> **REQUEST**
Return every line of the material exactly.

> **SOURCE MATERIAL**
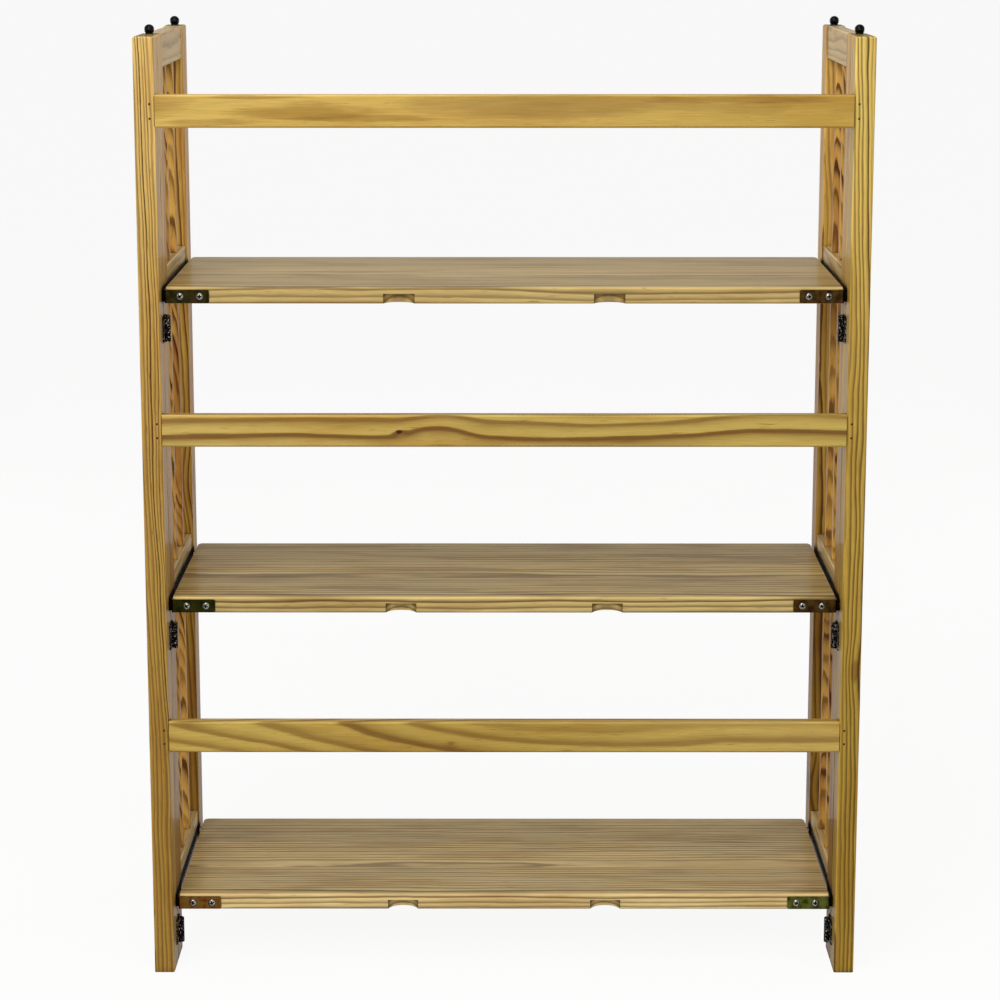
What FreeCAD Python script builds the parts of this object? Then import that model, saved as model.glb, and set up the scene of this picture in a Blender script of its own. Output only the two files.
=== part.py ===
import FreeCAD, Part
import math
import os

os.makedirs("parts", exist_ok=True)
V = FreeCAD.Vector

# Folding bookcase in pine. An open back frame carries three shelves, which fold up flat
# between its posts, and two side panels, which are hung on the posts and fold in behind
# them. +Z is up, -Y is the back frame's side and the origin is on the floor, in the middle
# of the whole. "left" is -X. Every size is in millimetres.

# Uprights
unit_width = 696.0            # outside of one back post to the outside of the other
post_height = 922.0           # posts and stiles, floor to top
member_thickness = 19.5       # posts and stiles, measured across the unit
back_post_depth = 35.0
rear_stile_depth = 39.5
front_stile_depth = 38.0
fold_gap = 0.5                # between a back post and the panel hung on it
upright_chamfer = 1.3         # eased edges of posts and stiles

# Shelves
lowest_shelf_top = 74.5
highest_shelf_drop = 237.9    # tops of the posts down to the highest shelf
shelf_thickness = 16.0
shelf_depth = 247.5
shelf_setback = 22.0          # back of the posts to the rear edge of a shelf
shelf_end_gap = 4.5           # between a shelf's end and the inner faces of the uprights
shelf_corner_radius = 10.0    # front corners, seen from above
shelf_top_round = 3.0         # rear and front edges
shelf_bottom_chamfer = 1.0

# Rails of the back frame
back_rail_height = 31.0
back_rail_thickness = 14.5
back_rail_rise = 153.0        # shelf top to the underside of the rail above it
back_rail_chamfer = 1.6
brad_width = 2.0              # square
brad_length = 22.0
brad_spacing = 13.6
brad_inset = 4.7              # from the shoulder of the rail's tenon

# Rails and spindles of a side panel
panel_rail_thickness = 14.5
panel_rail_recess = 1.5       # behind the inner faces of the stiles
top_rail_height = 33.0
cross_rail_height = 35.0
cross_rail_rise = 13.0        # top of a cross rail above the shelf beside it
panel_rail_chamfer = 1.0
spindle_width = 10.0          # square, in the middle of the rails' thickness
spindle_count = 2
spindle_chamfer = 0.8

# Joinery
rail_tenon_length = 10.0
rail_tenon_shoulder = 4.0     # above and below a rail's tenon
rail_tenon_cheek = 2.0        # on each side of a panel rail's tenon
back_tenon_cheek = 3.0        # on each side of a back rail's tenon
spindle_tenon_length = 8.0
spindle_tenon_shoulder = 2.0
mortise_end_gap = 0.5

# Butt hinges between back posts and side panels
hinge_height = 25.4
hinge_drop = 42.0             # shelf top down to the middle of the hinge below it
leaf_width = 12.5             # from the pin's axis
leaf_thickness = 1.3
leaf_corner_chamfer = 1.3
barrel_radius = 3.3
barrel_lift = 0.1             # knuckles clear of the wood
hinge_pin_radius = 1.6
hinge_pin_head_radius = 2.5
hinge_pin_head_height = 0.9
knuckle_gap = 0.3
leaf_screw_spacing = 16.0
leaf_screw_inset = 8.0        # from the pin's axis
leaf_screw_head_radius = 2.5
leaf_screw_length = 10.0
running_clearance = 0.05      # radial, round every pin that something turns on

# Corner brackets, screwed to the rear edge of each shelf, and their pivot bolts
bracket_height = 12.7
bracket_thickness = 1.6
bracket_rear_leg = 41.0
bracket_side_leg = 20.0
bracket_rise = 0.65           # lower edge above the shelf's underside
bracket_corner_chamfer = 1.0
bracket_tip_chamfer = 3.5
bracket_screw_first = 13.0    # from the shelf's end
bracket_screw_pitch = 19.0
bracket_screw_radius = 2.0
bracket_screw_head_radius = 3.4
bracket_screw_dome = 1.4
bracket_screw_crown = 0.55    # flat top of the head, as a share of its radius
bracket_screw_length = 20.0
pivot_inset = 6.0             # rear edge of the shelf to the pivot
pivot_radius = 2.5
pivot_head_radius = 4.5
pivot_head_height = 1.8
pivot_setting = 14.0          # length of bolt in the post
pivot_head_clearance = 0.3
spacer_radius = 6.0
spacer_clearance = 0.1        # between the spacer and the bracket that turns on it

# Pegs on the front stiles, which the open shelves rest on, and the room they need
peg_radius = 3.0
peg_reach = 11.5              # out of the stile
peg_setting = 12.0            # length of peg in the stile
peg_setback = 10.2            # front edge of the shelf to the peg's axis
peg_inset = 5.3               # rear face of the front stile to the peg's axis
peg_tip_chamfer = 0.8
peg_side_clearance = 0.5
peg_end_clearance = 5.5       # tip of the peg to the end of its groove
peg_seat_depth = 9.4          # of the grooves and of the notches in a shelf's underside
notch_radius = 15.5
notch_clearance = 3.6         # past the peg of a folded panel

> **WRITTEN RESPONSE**
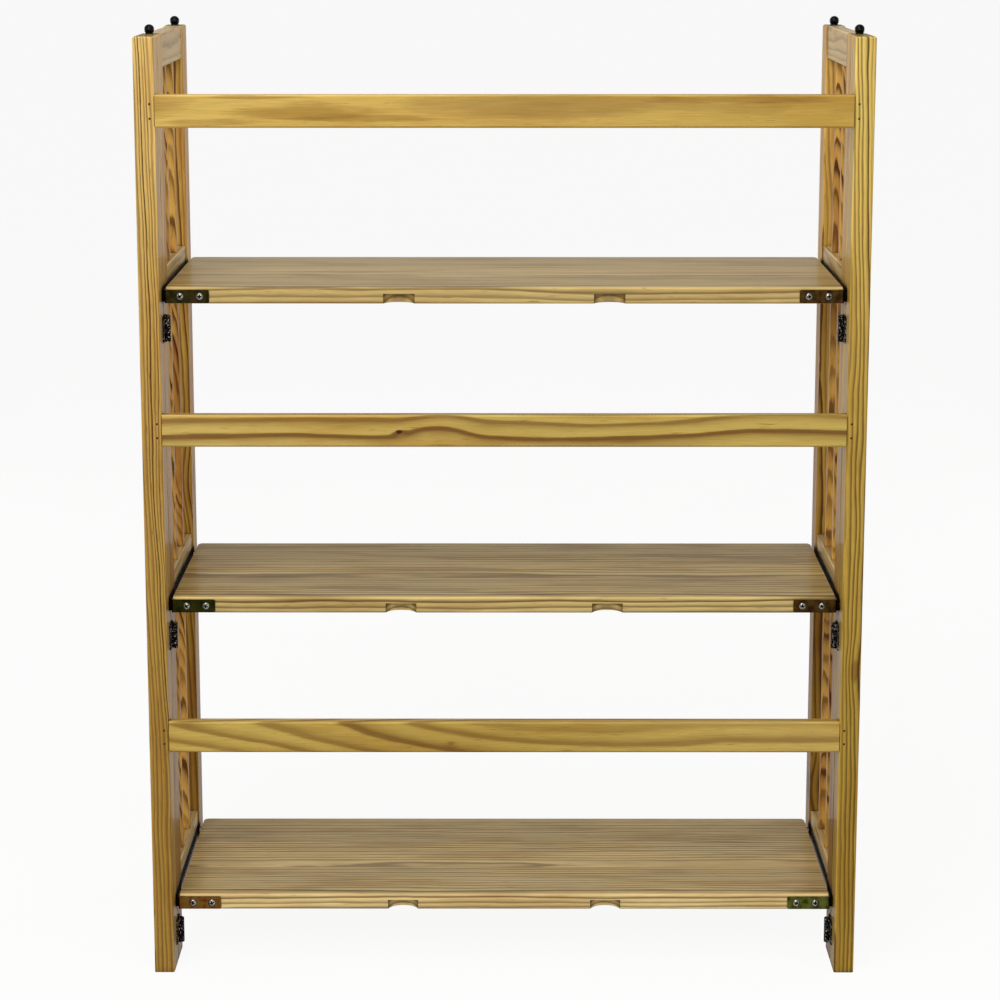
What FreeCAD Python script builds the parts of this object? Then import that model, saved as model.glb, and set up the scene of this picture in a Blender script of its own. Output only the two files.
=== part.py ===
import FreeCAD, Part
import math
import os

os.makedirs("parts", exist_ok=True)
V = FreeCAD.Vector

# Folding bookcase in pine. An open back frame carries three shelves, which fold up flat
# between its posts, and two side panels, which are hung on the posts and fold in behind
# them. +Z is up, -Y is the back frame's side and the origin is on the floor, in the middle
# of the whole. "left" is -X. Every size is in millimetres.

# Uprights
unit_width = 696.0            # outside of one back post to the outside of the other
post_height = 922.0           # posts and stiles, floor to top
member_thickness = 19.5       # posts and stiles, measured across the unit
back_post_depth = 35.0
rear_stile_depth = 39.5
front_stile_depth = 38.0
fold_gap = 0.5                # between a back post and the panel hung on it
upright_chamfer = 1.3         # eased edges of posts and stiles

# Shelves
lowest_shelf_top = 74.5
highest_shelf_drop = 237.9    # tops of the posts down to the highest shelf
shelf_thickness = 16.0
shelf_depth = 247.5
shelf_setback = 22.0          # back of the posts to the rear edge of a shelf
shelf_end_gap = 4.5           # between a shelf's end and the inner faces of the uprights
shelf_corner_radius = 10.0    # front corners, seen from above
shelf_top_round = 3.0         # rear and front edges
shelf_bottom_chamfer = 1.0

# Rails of the back frame
back_rail_height = 31.0
back_rail_thickness = 14.5
back_rail_rise = 153.0        # shelf top to the underside of the rail above it
back_rail_chamfer = 1.6
brad_width = 2.0              # square
brad_length = 22.0
brad_spacing = 13.6
brad_inset = 4.7              # from the shoulder of the rail's tenon

# Rails and spindles of a side panel
panel_rail_thickness = 14.5
panel_rail_recess = 1.5       # behind the inner faces of the stiles
top_rail_height = 33.0
cross_rail_height = 35.0
cross_rail_rise = 13.0        # top of a cross rail above the shelf beside it
panel_rail_chamfer = 1.0
spindle_width = 10.0          # square, in the middle of the rails' thickness
spindle_count = 2
spindle_chamfer = 0.8

# Joinery
rail_tenon_length = 10.0
rail_tenon_shoulder = 4.0     # above and below a rail's tenon
rail_tenon_cheek = 2.0        # on each side of a panel rail's tenon
back_tenon_cheek = 3.0        # on each side of a back rail's tenon
spindle_tenon_length = 8.0
spindle_tenon_shoulder = 2.0
mortise_end_gap = 0.5

# Butt hinges between back posts and side panels
hinge_height = 25.4
hinge_drop = 42.0             # shelf top down to the middle of the hinge below it
leaf_width = 12.5             # from the pin's axis
leaf_thickness = 1.3
leaf_corner_chamfer = 1.3
barrel_radius = 3.3
barrel_lift = 0.1             # knuckles clear of the wood
hinge_pin_radius = 1.6
hinge_pin_head_radius = 2.5
hinge_pin_head_height = 0.9
knuckle_gap = 0.3
leaf_screw_spacing = 16.0
leaf_screw_inset = 8.0        # from the pin's axis
leaf_screw_head_radius = 2.5
leaf_screw_length = 10.0
running_clearance = 0.05      # radial, round every pin that something turns on

# Corner brackets, screwed to the rear edge of each shelf, and their pivot bolts
bracket_height = 12.7
bracket_thickness = 1.6
bracket_rear_leg = 41.0
bracket_side_leg = 20.0
bracket_rise = 0.65           # lower edge above the shelf's underside
bracket_corner_chamfer = 1.0
bracket_tip_chamfer = 3.5
bracket_screw_first = 13.0    # from the shelf's end
bracket_screw_pitch = 19.0
bracket_screw_radius = 2.0
bracket_screw_head_radius = 3.4
bracket_screw_dome = 1.4
bracket_screw_crown = 0.55    # flat top of the head, as a share of its radius
bracket_screw_length = 20.0
pivot_inset = 6.0             # rear edge of the shelf to the pivot
pivot_radius = 2.5
pivot_head_radius = 4.5
pivot_head_height = 1.8
pivot_setting = 14.0          # length of bolt in the post
pivot_head_clearance = 0.3
spacer_radius = 6.0
spacer_clearance = 0.1        # between the spacer and the bracket that turns on it

# Pegs on the front stiles, which the open shelves rest on, and the room they need
peg_radius = 3.0
peg_reach = 11.5              # out of the stile
peg_setting = 12.0            # length of peg in the stile
peg_setback = 10.2            # front edge of the shelf to the peg's axis
peg_inset = 5.3               # rear face of the front stile to the peg's axis
peg_tip_chamfer = 0.8
peg_side_clearance = 0.5
peg_end_clearance = 5.5       # tip of the peg to the end of its groove
peg_seat_depth = 9.4          # of the grooves and of the notches in a shelf's underside
notch_radius = 15.5
notch_clearance = 3.6         # past the peg of a folded panel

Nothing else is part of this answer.